Теперь это история, но — без всяких натяжек — живая. Прошло тридцать лет, а что-то все так же вызывает непосредственный, живой отклик, стоит только заново прикоснуться к той эпохе. Через всю очевидную для нас наивность, через всю аффектацию и приверженность к прямолинейным оппозициям взамен серьезной мысли пробивается что-то глубоко человечное. И оттого сразу располагающее к себе.
Повесть Сьюзен Хинтон, годы спустя сохранившая значение документа или памятника ушедшего умонастроения, позволяет осознать, что именно в этом умонастроении завораживает, заставляя вспоминать происходившее тогда чуть ли не с завистью, хотя она неуместна. Должно быть, все дело в том, что 60-е были последним десятилетием, когда нечто реальное и существенное действительно происходило. Когда жизнь еще не подменялась мертвой зыбью благополучной бессобытийности, которая, похоже, становится единственной четко выраженной приметой нынешнего социального опыта. Когда ожидания великих перемен и полного раскрепощения личности были совсем не беспочвенными, и, как бы ни относиться к самой этой перспективе, она выглядит все же привлекательнее, чем всеми сегодня ощущаемый духовный ступор: эти бесконечные и ни к чему не обязывающие умозрительные выкладки, эти интеллектуальные и словесные игры с их унылой повторяемостью, это самодовольство и пустота…

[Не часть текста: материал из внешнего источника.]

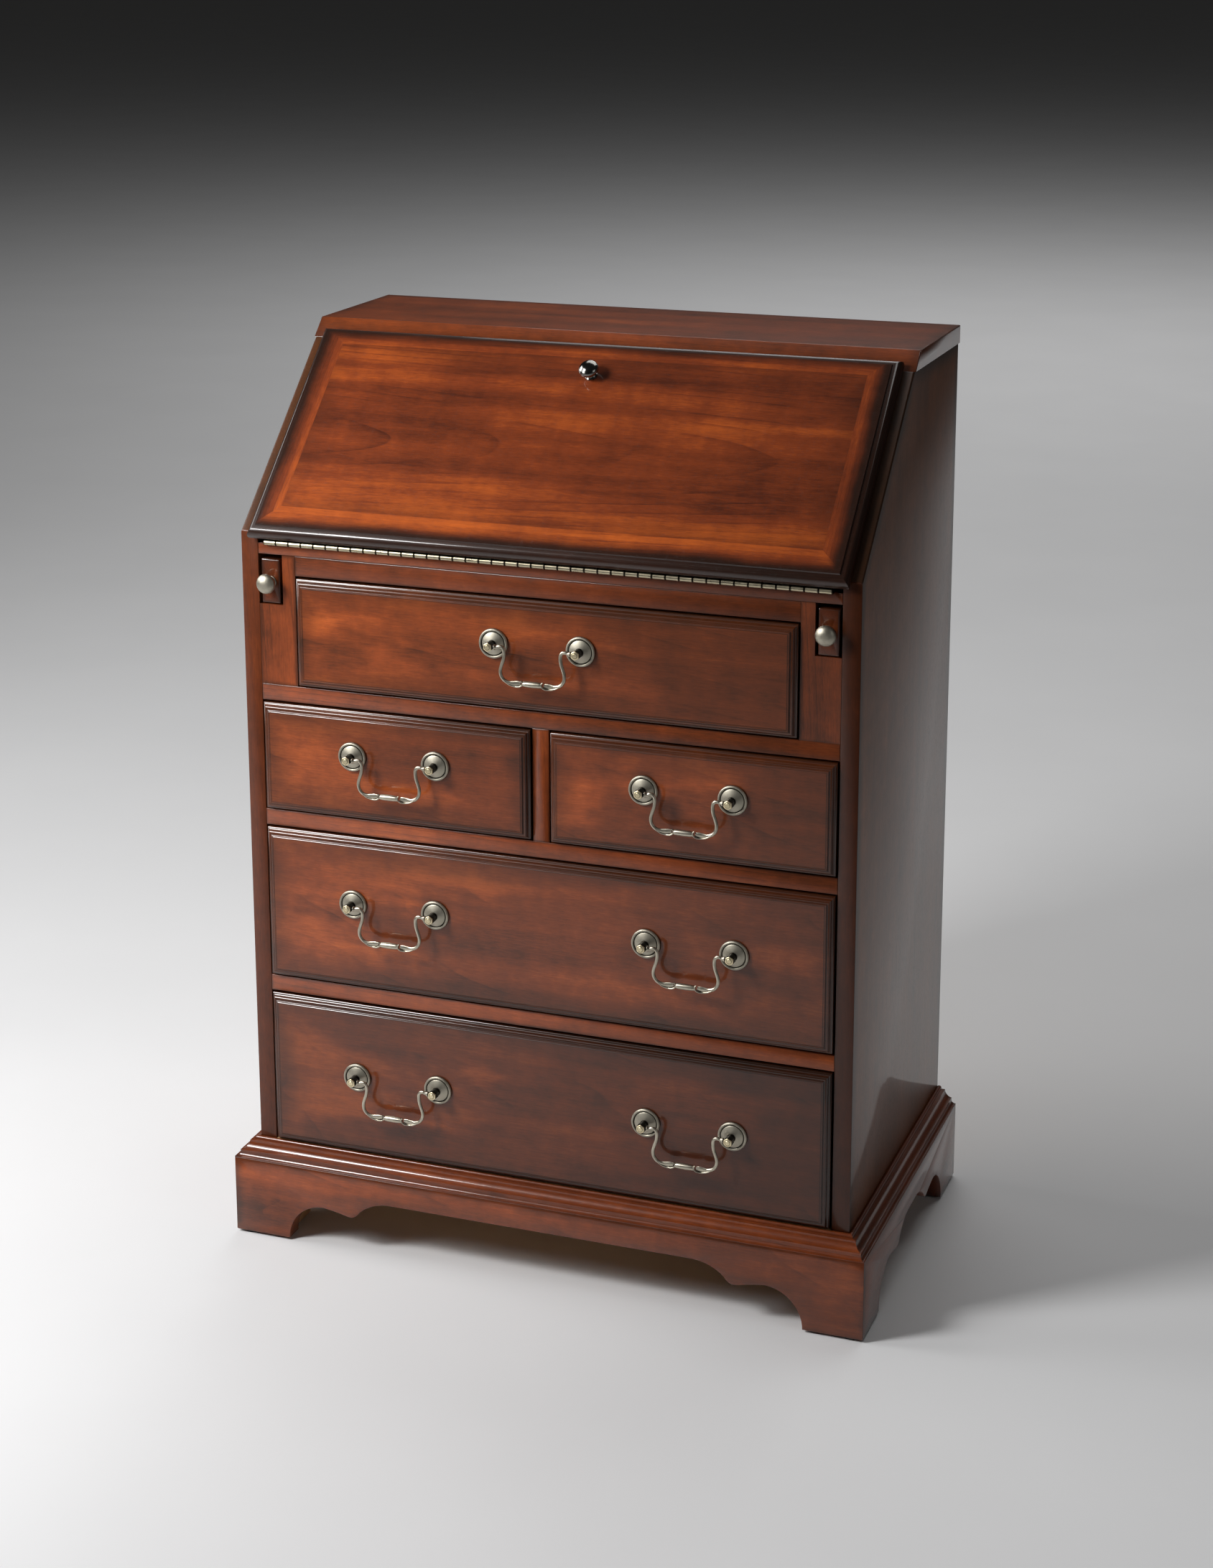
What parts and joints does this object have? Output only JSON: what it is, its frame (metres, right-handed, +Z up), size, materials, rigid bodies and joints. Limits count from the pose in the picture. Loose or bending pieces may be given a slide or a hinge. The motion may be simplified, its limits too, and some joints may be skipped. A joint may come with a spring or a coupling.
{
  "type": "slant-front secretary desk",
  "caption": "Slant-front secretary desk: hinged sloping lid on pull-out lopers, drawers with bail handles, moulded bracket-foot base.",
  "frame": {"origin": "middle of the desk's footprint, on the floor", "axes": "+X to the desk's right as seen from the front, +Y from the front to the back, +Z up"},
  "size_m": [0.703, 0.403, 0.974],
  "materials": {
    "case_wood": "satin lacquer",
    "lid_wood": "satin lacquer",
    "secondary_wood": "clear sealed",
    "back_board": "unfinished",
    "pewter": "antique brushed",
    "hinge_metal": "antique nickel",
    "glide_plastic": "matt"
  },
  "bodies": {
    "carcass": {"left_side_panel": "case_wood", "right_side_panel": "case_wood", "top_board": "case_wood", "back_panel": "back_board", "writing_surface": "case_wood", "bottom_board": "secondary_wood", "filler_rail": "case_wood", "lower_rail": "case_wood", "middle_rail": "case_wood", "upper_rail": "case_wood", "centre_divider": "case_wood", "drawer_runners": "secondary_wood", "left_loper_post": "case_wood", "right_loper_post": "case_wood", "loper_guides": "secondary_wood", "top_rail": "case_wood", "case_hinge_leaf": "hinge_metal", "case_hinge_screws": "hinge_metal", "hinge_pin": "hinge_metal", "plinth_front": "case_wood", "plinth_left": "case_wood", "plinth_right": "case_wood", "plinth_back": "back_board", "base_moulding_front": "case_wood", "base_moulding_left": "case_wood", "base_moulding_right": "case_wood", "corner_blocks": "secondary_wood", "foot_glides": "glide_plastic", "gallery_shelf": "case_wood", "gallery_dividers": "case_wood"},
    "lid": {"lid_panel": "lid_wood", "lid_knob": "pewter", "lid_hinge_leaf": "hinge_metal", "lid_hinge_screws": "hinge_metal"},
    "loper_left": {"left_loper": "case_wood", "left_loper_knob": "pewter"},
    "loper_right": {"right_loper": "case_wood", "right_loper_knob": "pewter"},
    "drawer_top": {"top_drawer_front": "case_wood", "top_drawer_box": "secondary_wood", "top_drawer_handle_mounts": "pewter"},
    "bail_top": {"top_drawer_bail": "pewter"},
    "drawer_small_left": {"small_drawer_left_front": "case_wood", "small_drawer_left_box": "secondary_wood", "small_drawer_left_handle_mounts": "pewter"},
    "bail_small_left": {"small_drawer_left_bail": "pewter"},
    "drawer_small_right": {"small_drawer_right_front": "case_wood", "small_drawer_right_box": "secondary_wood", "small_drawer_right_handle_mounts": "pewter"},
    "bail_small_right": {"small_drawer_right_bail": "pewter"},
    "drawer_third": {"third_drawer_front": "case_wood", "third_drawer_box": "secondary_wood", "third_drawer_handle_mounts": "pewter"},
    "bail_third_left": {"third_drawer_left_bail": "pewter"},
    "bail_third_right": {"third_drawer_right_bail": "pewter"},
    "drawer_bottom": {"bottom_drawer_front": "case_wood", "bottom_drawer_box": "secondary_wood", "bottom_drawer_handle_mounts": "pewter"},
    "bail_bottom_left": {"bottom_drawer_left_bail": "pewter"},
    "bail_bottom_right": {"bottom_drawer_right_bail": "pewter"}
  },
  "joints": [
    {"name": "lid_hinge", "type": "hinge", "parent": "carcass", "child": "lid", "pos_m": [0, -0.178, 0.7721], "axis": [1, 0, 0], "range_deg": [0, 136.9]},
    {"name": "loper_left_slide", "type": "slide", "parent": "carcass", "child": "loper_left", "axis": [0, -1, 0], "range_m": [0, 0.25]},
    {"name": "loper_right_slide", "type": "slide", "parent": "carcass", "child": "loper_right", "axis": [0, -1, 0], "range_m": [0, 0.25]},
    {"name": "drawer_top_slide", "type": "slide", "parent": "carcass", "child": "drawer_top", "axis": [0, -1, 0], "range_m": [0, 0.27]},
    {"name": "bail_top_pivot", "type": "hinge", "parent": "drawer_top", "child": "bail_top", "pos_m": [0, -0.1965, 0.69], "axis": [-1, 0, 0], "range_deg": [-8, 95]},
    {"name": "drawer_small_left_slide", "type": "slide", "parent": "carcass", "child": "drawer_small_left", "axis": [0, -1, 0], "range_m": [0, 0.27]},
    {"name": "bail_small_left_pivot", "type": "hinge", "parent": "drawer_small_left", "child": "bail_small_left", "pos_m": [-0.159, -0.1965, 0.55375], "axis": [-1, 0, 0], "range_deg": [-8, 95]},
    {"name": "drawer_small_right_slide", "type": "slide", "parent": "carcass", "child": "drawer_small_right", "axis": [0, -1, 0], "range_m": [0, 0.27]},
    {"name": "bail_small_right_pivot", "type": "hinge", "parent": "drawer_small_right", "child": "bail_small_right", "pos_m": [0.159, -0.1965, 0.55375], "axis": [-1, 0, 0], "range_deg": [-8, 95]},
    {"name": "drawer_third_slide", "type": "slide", "parent": "carcass", "child": "drawer_third", "axis": [0, -1, 0], "range_m": [0, 0.27]},
    {"name": "bail_third_left_pivot", "type": "hinge", "parent": "drawer_third", "child": "bail_third_left", "pos_m": [-0.162, -0.1965, 0.392], "axis": [-1, 0, 0], "range_deg": [-8, 95]},
    {"name": "bail_third_right_pivot", "type": "hinge", "parent": "drawer_third", "child": "bail_third_right", "pos_m": [0.162, -0.1965, 0.392], "axis": [-1, 0, 0], "range_deg": [-8, 95]},
    {"name": "drawer_bottom_slide", "type": "slide", "parent": "carcass", "child": "drawer_bottom", "axis": [0, -1, 0], "range_m": [0, 0.27]},
    {"name": "bail_bottom_left_pivot", "type": "hinge", "parent": "drawer_bottom", "child": "bail_bottom_left", "pos_m": [-0.162, -0.1965, 0.197], "axis": [-1, 0, 0], "range_deg": [-8, 95]},
    {"name": "bail_bottom_right_pivot", "type": "hinge", "parent": "drawer_bottom", "child": "bail_bottom_right", "pos_m": [0.162, -0.1965, 0.197], "axis": [-1, 0, 0], "range_deg": [-8, 95]}
  ]
}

С хронологической дистанции 60-е кажутся временем, когда на авансцене были живые люди, а не картонные куклы, и, если продолжить блоковскую метафору из «Балаганчика», эти люди истекали живой кровью, а не клюквенным соком. Вот отчего сегодня такой интерес к тогдашней литературе и кино. Даже и не самого первого ряда, если говорить о художественном качестве.
Как литература «Бойцовые рыбки» вряд ли пережили бы свой краткий час, и даже слава Копполы, пожалуй, не уберегла бы их от забвения. Кому теперь что-нибудь скажет имя Дж. Л. Херлихай? А ведь это по его роману Джон Шлезингер поставил знаменитую картину «Полуночный ковбой». Но, не сопоставляя уровень забытого романа и фильма, ставшего классикой (как не следует сравнивать литературную и кинематографическую версии «Бойцовых рыбок»- слишком разный масштаб), все-таки надо, хотя бы во имя справедливости, признать, что эти явления принадлежат одной и той же культурной ауре, что здесь выразилась одна и та же душевная настроенность, отозвались одни и те же наблюдения и мысли.
И если тот же «Полуночный ковбой» или «Беспечный ездок» Денниса Хоппера, еще одна программная лента о том времени, не кажутся устаревшими, то и повесть Сьюзен Хинтон, впервые у нас переведенную, стоит прочитать хотя бы ради эффекта узнавания эпохи, по-прежнему ощущаемой в ее утраченной теперь неподдельности. Пусть стилистика этой повести вызывает чересчур тесные ассоциации с Сэлинджером, который открыл и сполна использовал творческие возможности монолога-исповеди, способной сохранить неповторимый взгляд и обостренную эмоциональную чуткость подростка. Пусть описания вражды между сбившимися в стаи мальчишками успели примелькаться и на книжной странице, и на экране. Да, это очень знакомый сюжет: неблагополучный дом, незаживающие травмы сознания, оставшиеся памятью о детстве, тогда же открывшиеся грубые истины о жизни, ранняя озлобленность и рядом с нею тоска по чему-то настоящему. По идеалу, хотя само слово показалось бы рассказчику фальшивым и смешным.
Подробности его рассказа, столько раз потом воспроизводившиеся — и преимущественно в очень тривиальных контекстах, — из-за бесчисленных повторений могут показаться предугадываемыми. Но само чувство, скрытое за этими незамысловатыми перипетиями, захватывает по-прежнему. А может быть, даже сильнее, чем тридцать лет назад.
Не составило бы большого труда описание повести Хинтон как культурного текста, включающего в себя определенный набор ситуаций, символов, жестов, оставшихся знаками эпохи. Можно, закончив такое описание, поставить точку. Но тогда окажется упущенным самое главное — способность этого текста пробуждать почти спонтанную реакцию сочувствия, подкрашенного ностальгией. Такую, которая красноречиво говорит не только о тексте, но прежде всего о нас самих.